Metzger discusses his film catalogue with an unsentimental acuity that betrays his age and a gentlemanly aplomb.

Interview: Radley Metzger on Score, Camille 2000, and More
Photo: Film Society of Lincoln Center

On the cusp of the Film Society of Lincoln Center’s “This Is Softcore: The Art Cinema Erotica of Radley Metzger” retrospective, it appears the 85-year-old auteur is finally getting his due. It’s no shock that Metzger is a career scrapper: On a glowing August morning, he discussed his 20-plus film catalogue with an unsentimental acuity that betrays his age and a gentlemanly aplomb that, it must be said, jarred my initial expectations, given Metzger’s erotica-veteran status. What has Metzger done for the American cinema? Consider the love scenes in movies like Clint Eastwood’s Play Misty for Me or David Lean’s Ryan’s Daughter, too lurid to survive the censorship of the prior 1960s, but too flowery and poetic to be considered anywhere near exploitation. The trend—triangulating lovemaking, eye candy and mood music into a kind of art-sex stew—had many fathers, but given Metzger’s surprisingly classy softcore riffs on Shaw, Bizet, or Dumas, there’s no questioning he was one of them. Loaded with lessons for young cineastes, he considers himself a filmmaker, full stop, and damn right: The word “porn” never once emerged in our roving discussion of his work.

It seems like your most infamous, renowned film today is The Opening of Misty Beethoven. Do you think that’s due to the recent restoration, or is there another reason? How do you view it in the context of your body of work?
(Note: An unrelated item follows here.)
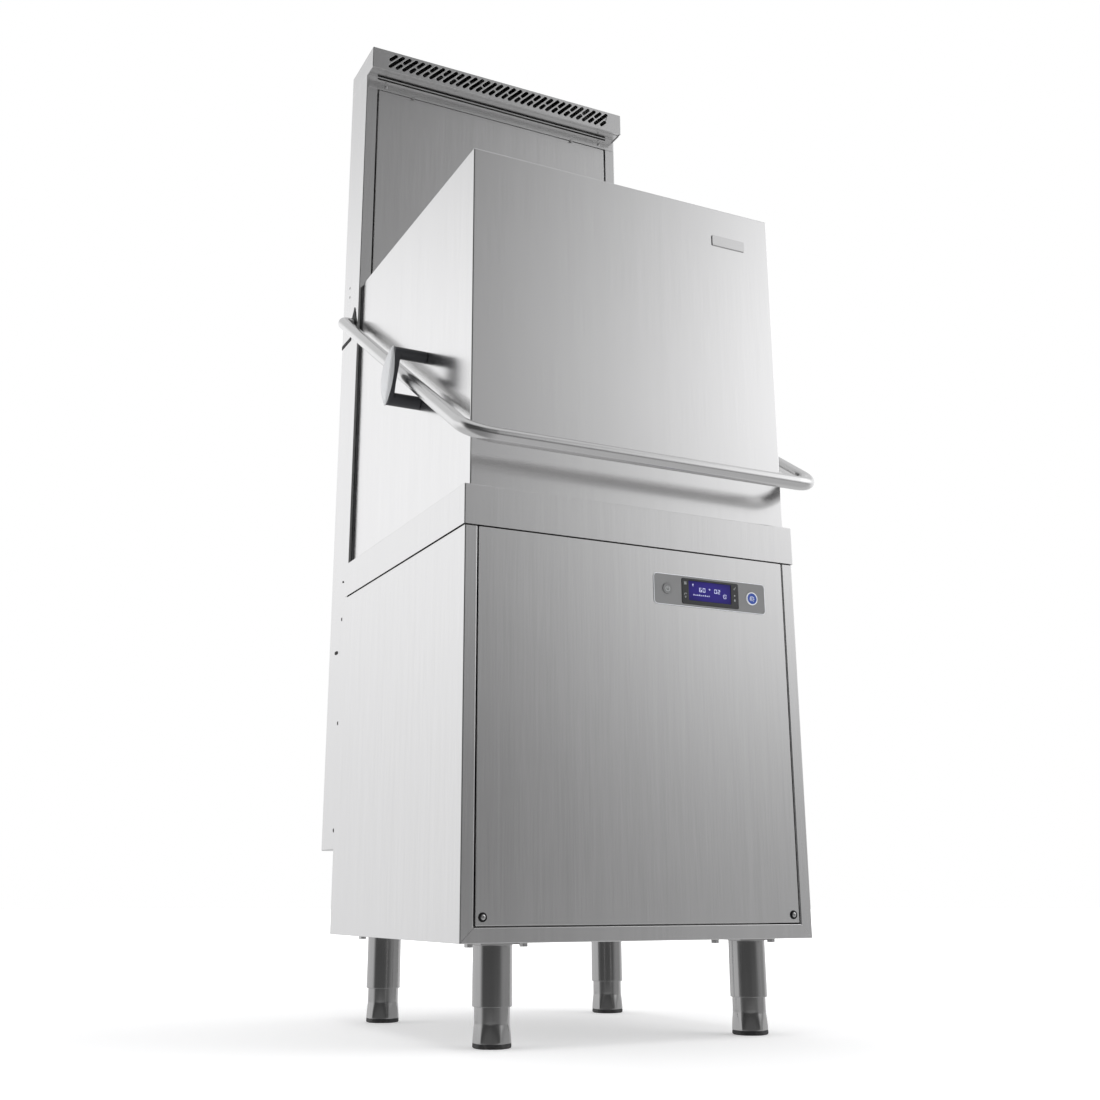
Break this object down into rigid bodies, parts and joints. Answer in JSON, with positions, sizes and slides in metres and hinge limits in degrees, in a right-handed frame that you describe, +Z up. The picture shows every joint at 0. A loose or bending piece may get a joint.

It had very explicit footage, but basically it was pretty much what I do. The humor was the same—of course, I leaned very heavily, as always, on classic plot structures, and that one is obviously Pygmalion. The fact that it came along with explicit stuff called a lot of attention to itself, but I’m not sure it was any funnier or more charming; it was a little bit more lavish than the rest, we shot it in three countries and four cities, and the production really got kind of out of hand.

In terms of excess?

We just kept spending a lot more on it than we anticipated. I got sort of carried away.

Well, the attention for production design is a signature of yours.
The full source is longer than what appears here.